GOAL »
Give back exactly the lines from the start of the listing to the line containing "pull_out = 390; // [300:1:390]", inclusive, and nothing beyond them.
--- BEGIN ---
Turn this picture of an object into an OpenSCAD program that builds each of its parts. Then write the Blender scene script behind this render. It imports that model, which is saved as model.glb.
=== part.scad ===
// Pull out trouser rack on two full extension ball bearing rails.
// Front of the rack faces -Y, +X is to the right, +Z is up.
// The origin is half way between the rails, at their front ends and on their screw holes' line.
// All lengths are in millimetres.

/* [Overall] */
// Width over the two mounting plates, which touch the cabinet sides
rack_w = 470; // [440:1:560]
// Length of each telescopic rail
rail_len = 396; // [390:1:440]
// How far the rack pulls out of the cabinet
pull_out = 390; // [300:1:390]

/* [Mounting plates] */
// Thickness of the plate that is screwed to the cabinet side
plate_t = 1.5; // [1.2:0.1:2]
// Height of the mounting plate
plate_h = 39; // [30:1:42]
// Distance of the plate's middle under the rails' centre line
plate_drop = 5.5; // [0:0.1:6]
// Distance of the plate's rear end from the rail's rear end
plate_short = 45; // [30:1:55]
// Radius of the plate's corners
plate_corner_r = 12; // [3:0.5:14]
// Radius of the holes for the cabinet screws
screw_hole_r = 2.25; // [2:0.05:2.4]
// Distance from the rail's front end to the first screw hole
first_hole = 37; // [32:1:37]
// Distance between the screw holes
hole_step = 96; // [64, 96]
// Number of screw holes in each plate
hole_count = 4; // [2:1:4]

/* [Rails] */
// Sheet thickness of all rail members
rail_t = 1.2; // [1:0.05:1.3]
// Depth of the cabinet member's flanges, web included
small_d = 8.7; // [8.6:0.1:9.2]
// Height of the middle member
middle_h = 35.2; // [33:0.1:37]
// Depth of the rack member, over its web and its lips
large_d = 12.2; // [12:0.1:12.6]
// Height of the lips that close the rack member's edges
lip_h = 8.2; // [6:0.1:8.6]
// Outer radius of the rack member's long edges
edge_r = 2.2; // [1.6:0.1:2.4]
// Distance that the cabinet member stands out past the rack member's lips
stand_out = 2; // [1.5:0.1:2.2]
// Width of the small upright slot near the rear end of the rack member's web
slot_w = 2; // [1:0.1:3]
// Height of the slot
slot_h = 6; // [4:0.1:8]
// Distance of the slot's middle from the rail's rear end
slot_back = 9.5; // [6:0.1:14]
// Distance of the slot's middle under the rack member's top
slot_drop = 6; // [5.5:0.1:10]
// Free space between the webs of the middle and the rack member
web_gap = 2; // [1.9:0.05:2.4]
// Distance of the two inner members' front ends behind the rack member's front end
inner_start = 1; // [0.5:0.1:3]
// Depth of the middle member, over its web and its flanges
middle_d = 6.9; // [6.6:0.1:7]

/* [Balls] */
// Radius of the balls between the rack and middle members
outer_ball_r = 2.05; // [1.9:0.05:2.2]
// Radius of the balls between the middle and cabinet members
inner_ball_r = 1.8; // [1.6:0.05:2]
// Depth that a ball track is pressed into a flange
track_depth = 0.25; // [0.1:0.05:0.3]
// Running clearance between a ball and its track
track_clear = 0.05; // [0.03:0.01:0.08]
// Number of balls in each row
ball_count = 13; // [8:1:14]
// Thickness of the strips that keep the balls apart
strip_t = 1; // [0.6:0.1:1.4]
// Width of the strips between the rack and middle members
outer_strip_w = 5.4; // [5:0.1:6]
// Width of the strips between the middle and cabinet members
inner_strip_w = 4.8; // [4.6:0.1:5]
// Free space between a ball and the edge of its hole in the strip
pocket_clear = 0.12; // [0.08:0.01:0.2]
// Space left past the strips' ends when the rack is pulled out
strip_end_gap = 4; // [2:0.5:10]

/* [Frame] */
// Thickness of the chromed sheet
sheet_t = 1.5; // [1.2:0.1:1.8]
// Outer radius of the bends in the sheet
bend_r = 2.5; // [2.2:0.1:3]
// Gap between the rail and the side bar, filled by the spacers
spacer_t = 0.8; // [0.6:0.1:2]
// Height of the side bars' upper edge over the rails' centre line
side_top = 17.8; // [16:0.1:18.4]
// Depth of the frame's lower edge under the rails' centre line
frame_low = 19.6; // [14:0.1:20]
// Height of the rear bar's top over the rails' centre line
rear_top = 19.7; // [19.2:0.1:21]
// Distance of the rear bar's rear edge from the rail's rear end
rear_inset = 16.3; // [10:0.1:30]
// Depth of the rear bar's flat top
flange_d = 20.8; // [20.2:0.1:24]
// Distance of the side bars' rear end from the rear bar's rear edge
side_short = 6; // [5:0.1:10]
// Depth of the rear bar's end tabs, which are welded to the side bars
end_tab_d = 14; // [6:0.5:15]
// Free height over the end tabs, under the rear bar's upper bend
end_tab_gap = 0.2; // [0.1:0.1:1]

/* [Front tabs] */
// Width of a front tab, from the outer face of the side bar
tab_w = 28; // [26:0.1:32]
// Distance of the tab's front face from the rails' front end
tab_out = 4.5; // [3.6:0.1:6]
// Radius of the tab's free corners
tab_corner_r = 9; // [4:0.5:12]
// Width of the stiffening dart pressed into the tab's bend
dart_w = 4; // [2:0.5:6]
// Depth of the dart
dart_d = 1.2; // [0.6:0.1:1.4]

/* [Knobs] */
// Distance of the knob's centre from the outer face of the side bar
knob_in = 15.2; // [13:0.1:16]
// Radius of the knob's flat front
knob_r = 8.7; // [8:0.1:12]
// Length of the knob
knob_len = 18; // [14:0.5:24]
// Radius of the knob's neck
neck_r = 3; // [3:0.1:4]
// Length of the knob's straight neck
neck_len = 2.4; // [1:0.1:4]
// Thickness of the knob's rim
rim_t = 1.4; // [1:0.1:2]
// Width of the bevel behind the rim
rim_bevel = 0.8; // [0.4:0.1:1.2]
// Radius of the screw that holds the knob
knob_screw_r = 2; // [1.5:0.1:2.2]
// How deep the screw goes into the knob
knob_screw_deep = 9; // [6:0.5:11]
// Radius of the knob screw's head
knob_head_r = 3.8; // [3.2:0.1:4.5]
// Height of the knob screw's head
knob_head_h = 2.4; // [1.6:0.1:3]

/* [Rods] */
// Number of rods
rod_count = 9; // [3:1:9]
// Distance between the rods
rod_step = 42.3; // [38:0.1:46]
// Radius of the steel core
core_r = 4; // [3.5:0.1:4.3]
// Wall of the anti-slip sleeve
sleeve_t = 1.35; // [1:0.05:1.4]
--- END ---
WRITTEN SOLUTION »
Turn this picture of an object into an OpenSCAD program that builds each of its parts. Then write the Blender scene script behind this render. It imports that model, which is saved as model.glb.
=== part.scad ===
// Pull out trouser rack on two full extension ball bearing rails.
// Front of the rack faces -Y, +X is to the right, +Z is up.
// The origin is half way between the rails, at their front ends and on their screw holes' line.
// All lengths are in millimetres.

/* [Overall] */
// Width over the two mounting plates, which touch the cabinet sides
rack_w = 470; // [440:1:560]
// Length of each telescopic rail
rail_len = 396; // [390:1:440]
// How far the rack pulls out of the cabinet
pull_out = 390; // [300:1:390]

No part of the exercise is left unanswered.